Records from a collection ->
※
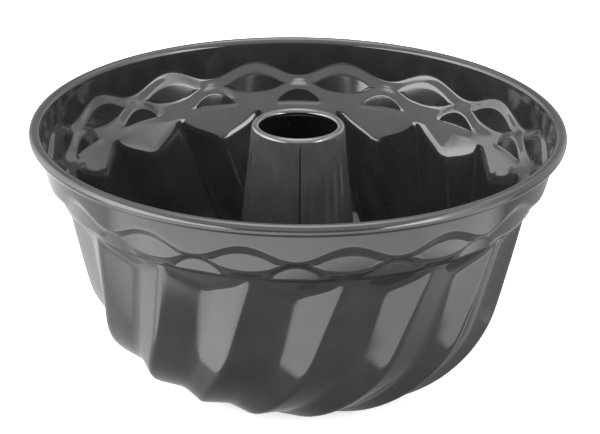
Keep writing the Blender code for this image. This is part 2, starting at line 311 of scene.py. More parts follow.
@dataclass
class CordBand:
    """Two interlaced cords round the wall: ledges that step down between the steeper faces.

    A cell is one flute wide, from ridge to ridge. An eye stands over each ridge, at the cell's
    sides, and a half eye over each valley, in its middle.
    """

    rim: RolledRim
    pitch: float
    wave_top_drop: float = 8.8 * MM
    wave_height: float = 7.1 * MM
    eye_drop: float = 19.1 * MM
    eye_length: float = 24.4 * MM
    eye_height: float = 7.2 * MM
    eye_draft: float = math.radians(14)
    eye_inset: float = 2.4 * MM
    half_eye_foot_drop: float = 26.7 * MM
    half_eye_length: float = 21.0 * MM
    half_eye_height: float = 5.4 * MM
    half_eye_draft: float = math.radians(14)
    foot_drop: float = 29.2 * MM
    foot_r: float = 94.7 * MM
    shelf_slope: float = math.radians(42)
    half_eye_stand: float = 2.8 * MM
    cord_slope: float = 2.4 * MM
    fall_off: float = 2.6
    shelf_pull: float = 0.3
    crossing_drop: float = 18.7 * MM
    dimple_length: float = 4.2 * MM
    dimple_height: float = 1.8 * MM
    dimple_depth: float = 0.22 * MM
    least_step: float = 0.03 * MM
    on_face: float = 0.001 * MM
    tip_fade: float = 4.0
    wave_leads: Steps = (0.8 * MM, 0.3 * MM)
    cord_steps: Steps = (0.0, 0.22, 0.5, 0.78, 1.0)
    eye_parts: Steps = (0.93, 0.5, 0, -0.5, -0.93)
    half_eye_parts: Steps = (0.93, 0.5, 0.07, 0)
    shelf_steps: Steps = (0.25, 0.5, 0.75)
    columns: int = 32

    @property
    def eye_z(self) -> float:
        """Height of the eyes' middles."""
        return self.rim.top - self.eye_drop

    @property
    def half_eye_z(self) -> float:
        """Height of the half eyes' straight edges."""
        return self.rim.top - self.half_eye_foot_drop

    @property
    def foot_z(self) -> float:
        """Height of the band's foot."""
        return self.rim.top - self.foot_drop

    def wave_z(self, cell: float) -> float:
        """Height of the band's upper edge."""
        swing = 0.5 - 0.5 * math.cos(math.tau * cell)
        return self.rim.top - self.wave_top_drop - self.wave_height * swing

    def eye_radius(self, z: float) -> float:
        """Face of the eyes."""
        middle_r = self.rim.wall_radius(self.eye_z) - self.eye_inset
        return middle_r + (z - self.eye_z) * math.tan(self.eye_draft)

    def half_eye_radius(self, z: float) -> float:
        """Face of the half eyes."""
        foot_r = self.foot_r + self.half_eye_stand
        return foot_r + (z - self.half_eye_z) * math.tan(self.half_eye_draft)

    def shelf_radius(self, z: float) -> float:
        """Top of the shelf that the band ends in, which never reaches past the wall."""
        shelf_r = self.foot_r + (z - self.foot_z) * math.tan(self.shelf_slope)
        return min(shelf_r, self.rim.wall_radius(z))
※
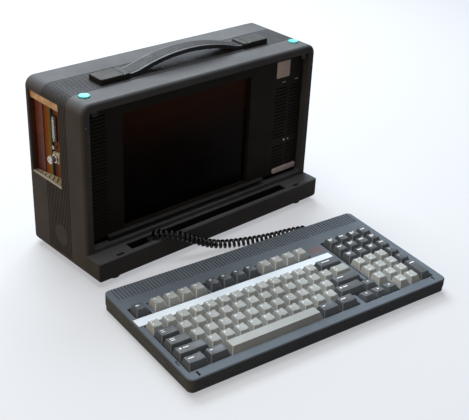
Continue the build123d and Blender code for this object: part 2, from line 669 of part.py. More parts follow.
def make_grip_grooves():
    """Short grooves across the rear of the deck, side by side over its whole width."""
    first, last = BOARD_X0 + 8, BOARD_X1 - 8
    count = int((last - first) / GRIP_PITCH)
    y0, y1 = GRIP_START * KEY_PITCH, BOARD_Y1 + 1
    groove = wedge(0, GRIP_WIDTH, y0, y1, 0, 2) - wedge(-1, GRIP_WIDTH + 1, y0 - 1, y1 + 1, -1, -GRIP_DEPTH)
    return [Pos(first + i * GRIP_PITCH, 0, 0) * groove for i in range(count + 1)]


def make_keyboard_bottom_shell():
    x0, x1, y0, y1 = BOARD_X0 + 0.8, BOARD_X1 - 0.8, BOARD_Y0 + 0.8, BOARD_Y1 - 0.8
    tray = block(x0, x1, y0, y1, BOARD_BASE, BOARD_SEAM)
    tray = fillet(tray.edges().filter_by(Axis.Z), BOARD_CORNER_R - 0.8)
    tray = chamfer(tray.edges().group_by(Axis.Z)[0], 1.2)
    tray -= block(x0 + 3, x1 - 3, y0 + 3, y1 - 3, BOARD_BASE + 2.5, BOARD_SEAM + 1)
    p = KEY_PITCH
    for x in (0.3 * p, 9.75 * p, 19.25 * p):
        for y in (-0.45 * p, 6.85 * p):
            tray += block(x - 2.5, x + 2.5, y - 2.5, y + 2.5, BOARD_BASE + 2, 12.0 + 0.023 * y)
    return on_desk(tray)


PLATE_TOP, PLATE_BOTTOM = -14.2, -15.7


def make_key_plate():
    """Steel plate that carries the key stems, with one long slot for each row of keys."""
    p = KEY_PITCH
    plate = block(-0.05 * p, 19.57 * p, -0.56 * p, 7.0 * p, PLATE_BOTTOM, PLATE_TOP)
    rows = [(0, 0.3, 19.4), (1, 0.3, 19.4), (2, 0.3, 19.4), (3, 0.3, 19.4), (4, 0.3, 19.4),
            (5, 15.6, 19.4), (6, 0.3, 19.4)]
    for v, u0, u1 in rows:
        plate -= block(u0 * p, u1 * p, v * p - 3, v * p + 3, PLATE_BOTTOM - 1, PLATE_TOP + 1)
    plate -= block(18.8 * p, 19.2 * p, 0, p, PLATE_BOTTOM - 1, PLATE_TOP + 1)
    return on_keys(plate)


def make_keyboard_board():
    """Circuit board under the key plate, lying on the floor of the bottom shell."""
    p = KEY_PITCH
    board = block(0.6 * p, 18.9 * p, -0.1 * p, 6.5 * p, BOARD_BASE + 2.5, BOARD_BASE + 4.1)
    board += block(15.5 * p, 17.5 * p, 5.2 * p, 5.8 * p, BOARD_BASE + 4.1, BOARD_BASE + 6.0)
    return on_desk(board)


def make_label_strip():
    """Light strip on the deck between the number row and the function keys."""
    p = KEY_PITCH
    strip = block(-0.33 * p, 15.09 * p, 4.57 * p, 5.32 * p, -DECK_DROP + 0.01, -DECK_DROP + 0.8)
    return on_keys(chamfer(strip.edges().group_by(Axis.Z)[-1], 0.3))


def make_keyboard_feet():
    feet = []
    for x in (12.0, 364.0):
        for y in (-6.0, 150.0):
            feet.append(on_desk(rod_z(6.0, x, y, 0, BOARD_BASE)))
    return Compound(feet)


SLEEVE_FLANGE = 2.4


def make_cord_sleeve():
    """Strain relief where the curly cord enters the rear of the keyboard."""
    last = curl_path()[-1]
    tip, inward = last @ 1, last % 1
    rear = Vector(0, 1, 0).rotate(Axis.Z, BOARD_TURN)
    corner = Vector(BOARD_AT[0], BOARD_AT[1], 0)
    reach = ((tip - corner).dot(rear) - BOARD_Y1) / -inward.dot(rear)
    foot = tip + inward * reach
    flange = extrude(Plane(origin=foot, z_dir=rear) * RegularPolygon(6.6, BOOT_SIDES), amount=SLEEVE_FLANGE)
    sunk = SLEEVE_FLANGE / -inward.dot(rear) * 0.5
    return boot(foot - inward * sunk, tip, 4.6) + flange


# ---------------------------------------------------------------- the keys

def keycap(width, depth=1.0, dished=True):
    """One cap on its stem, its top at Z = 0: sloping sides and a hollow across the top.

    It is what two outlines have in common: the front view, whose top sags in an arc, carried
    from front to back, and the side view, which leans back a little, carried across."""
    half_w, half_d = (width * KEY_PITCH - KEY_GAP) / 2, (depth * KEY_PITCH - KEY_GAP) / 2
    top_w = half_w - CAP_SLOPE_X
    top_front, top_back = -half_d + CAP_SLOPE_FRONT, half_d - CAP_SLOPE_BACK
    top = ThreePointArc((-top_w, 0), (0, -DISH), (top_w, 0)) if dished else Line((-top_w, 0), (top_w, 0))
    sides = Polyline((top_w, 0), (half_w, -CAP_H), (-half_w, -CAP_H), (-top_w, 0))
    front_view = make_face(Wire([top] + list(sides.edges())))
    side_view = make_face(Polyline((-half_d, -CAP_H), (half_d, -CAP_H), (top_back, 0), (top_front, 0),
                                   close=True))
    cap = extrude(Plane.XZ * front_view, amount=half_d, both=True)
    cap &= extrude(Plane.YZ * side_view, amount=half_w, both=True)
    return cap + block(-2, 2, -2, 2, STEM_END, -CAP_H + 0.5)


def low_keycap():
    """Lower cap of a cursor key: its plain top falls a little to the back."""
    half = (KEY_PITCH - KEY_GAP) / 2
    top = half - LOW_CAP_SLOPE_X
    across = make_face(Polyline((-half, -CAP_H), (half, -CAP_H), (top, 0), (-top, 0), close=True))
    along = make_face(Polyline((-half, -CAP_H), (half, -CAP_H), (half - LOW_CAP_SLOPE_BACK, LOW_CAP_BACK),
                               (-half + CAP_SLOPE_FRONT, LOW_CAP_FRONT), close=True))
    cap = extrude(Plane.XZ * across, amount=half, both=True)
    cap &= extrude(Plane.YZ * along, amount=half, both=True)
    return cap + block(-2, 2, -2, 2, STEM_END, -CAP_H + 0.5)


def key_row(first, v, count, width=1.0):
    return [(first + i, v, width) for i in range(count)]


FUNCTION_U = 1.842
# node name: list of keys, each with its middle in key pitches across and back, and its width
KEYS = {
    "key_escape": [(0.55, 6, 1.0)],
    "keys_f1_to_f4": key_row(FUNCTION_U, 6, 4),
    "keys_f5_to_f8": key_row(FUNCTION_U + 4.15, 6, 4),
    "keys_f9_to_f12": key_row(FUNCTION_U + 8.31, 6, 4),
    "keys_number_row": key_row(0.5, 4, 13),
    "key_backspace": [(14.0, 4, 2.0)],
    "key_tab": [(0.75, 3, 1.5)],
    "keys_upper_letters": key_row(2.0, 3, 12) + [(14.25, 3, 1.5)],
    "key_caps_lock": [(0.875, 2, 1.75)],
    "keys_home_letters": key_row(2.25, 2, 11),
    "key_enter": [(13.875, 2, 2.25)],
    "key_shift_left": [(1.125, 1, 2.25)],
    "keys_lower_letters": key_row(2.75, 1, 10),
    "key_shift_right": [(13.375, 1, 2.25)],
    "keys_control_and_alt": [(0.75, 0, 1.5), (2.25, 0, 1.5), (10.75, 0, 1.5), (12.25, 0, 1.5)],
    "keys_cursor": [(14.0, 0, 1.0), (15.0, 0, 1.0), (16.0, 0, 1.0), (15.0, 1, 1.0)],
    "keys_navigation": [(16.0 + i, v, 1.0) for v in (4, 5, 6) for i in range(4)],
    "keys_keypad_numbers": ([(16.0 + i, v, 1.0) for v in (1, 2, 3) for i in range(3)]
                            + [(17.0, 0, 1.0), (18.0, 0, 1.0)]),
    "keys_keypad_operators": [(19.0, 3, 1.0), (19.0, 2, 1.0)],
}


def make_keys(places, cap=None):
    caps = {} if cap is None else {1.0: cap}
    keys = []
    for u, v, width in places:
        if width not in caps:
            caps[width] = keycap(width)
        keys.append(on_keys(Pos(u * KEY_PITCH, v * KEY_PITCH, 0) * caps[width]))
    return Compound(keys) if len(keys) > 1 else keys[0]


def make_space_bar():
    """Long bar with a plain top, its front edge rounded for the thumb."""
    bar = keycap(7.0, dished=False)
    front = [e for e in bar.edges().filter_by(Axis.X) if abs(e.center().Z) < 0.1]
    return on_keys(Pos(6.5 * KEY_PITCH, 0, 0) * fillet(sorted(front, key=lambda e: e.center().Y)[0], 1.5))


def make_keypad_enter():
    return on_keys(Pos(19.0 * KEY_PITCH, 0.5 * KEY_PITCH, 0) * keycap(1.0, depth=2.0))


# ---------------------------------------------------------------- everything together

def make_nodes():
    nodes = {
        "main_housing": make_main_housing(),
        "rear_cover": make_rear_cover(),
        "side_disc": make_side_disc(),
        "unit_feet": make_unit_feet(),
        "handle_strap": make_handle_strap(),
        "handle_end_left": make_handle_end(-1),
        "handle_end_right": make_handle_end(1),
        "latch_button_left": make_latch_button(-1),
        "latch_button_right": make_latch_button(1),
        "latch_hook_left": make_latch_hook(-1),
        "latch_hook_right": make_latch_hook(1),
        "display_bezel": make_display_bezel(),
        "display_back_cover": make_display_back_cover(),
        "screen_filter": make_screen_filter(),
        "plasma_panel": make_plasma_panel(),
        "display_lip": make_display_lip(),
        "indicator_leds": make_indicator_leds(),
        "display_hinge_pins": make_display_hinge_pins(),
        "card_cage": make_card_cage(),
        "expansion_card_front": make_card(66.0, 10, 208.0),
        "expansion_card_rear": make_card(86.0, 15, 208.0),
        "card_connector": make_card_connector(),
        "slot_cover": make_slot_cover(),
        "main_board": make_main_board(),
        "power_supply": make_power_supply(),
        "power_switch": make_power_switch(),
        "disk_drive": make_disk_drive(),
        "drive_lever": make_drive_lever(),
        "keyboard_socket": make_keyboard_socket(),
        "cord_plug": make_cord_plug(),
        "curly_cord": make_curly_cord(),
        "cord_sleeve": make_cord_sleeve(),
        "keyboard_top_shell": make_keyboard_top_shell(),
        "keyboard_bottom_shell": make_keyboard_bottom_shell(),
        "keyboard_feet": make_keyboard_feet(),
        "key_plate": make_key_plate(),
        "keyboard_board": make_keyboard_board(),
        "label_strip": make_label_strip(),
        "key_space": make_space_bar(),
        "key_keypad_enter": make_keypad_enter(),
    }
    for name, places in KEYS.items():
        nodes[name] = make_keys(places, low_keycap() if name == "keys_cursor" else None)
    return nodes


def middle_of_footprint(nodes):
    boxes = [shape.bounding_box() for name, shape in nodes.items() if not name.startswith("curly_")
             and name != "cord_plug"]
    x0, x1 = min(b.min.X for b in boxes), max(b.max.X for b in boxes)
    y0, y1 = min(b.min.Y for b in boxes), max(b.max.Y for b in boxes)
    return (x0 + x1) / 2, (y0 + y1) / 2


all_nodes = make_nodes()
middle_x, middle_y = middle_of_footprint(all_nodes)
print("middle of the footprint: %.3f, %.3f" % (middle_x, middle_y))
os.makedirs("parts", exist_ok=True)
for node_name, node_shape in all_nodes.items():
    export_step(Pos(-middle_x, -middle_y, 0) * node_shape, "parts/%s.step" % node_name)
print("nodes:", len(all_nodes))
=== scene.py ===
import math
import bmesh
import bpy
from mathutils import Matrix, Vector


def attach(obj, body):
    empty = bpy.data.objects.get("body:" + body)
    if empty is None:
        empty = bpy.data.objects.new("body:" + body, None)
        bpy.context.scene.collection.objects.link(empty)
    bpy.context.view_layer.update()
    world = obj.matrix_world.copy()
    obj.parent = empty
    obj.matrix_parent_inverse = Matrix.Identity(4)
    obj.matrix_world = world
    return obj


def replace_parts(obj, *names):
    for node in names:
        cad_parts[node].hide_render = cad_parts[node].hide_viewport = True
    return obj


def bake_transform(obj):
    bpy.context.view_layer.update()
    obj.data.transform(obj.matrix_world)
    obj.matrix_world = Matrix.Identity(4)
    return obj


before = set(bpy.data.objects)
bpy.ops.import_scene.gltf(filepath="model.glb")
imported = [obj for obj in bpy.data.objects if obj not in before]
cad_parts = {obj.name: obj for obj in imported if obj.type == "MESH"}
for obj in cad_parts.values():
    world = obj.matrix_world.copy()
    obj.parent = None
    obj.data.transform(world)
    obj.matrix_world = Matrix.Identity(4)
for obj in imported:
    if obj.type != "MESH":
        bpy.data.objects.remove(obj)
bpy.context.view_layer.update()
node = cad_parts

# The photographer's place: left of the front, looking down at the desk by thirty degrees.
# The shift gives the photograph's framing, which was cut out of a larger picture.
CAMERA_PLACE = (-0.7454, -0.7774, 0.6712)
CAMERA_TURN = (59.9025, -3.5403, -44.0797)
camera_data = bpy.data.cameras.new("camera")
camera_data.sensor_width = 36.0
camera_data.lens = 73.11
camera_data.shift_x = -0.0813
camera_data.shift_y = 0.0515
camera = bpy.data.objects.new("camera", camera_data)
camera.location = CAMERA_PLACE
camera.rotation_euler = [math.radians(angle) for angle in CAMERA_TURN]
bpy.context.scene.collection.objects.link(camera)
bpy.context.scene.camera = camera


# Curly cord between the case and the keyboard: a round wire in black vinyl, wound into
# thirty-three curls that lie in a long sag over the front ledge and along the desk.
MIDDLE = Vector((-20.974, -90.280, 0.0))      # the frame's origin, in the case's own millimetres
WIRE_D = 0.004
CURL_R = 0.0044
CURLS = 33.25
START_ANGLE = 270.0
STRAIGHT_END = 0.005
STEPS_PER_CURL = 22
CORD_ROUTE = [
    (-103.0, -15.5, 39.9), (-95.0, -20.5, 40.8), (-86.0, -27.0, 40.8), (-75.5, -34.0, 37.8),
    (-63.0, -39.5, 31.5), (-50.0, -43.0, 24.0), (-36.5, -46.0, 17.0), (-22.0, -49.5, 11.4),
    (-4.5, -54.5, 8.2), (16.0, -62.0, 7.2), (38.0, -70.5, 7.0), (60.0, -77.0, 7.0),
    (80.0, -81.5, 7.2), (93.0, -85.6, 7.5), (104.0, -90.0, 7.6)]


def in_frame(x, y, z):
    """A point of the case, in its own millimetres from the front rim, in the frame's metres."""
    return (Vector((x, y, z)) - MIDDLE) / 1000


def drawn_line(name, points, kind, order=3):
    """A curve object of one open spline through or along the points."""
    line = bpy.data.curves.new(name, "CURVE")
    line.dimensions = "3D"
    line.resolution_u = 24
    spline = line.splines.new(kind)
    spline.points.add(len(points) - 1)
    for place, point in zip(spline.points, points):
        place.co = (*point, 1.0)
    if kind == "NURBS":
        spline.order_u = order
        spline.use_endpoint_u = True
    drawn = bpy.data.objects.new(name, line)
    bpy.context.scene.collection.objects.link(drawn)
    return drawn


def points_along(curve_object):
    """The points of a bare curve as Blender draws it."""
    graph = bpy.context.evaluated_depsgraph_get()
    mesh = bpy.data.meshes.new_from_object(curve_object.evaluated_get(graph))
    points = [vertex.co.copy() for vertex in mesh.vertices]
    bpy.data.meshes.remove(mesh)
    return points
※
To be done ->
Within the listing above, locate the line containing "obj.data.transform(obj.matrix_world)" and the line containing "node = cad_parts". Reproduce those two lines and all lines between them exactly, with nothing added.

Task result ->
    obj.data.transform(obj.matrix_world)
    obj.matrix_world = Matrix.Identity(4)
    return obj


before = set(bpy.data.objects)
bpy.ops.import_scene.gltf(filepath="model.glb")
imported = [obj for obj in bpy.data.objects if obj not in before]
cad_parts = {obj.name: obj for obj in imported if obj.type == "MESH"}
for obj in cad_parts.values():
    world = obj.matrix_world.copy()
    obj.parent = None
    obj.data.transform(world)
    obj.matrix_world = Matrix.Identity(4)
for obj in imported:
    if obj.type != "MESH":
        bpy.data.objects.remove(obj)
bpy.context.view_layer.update()
node = cad_parts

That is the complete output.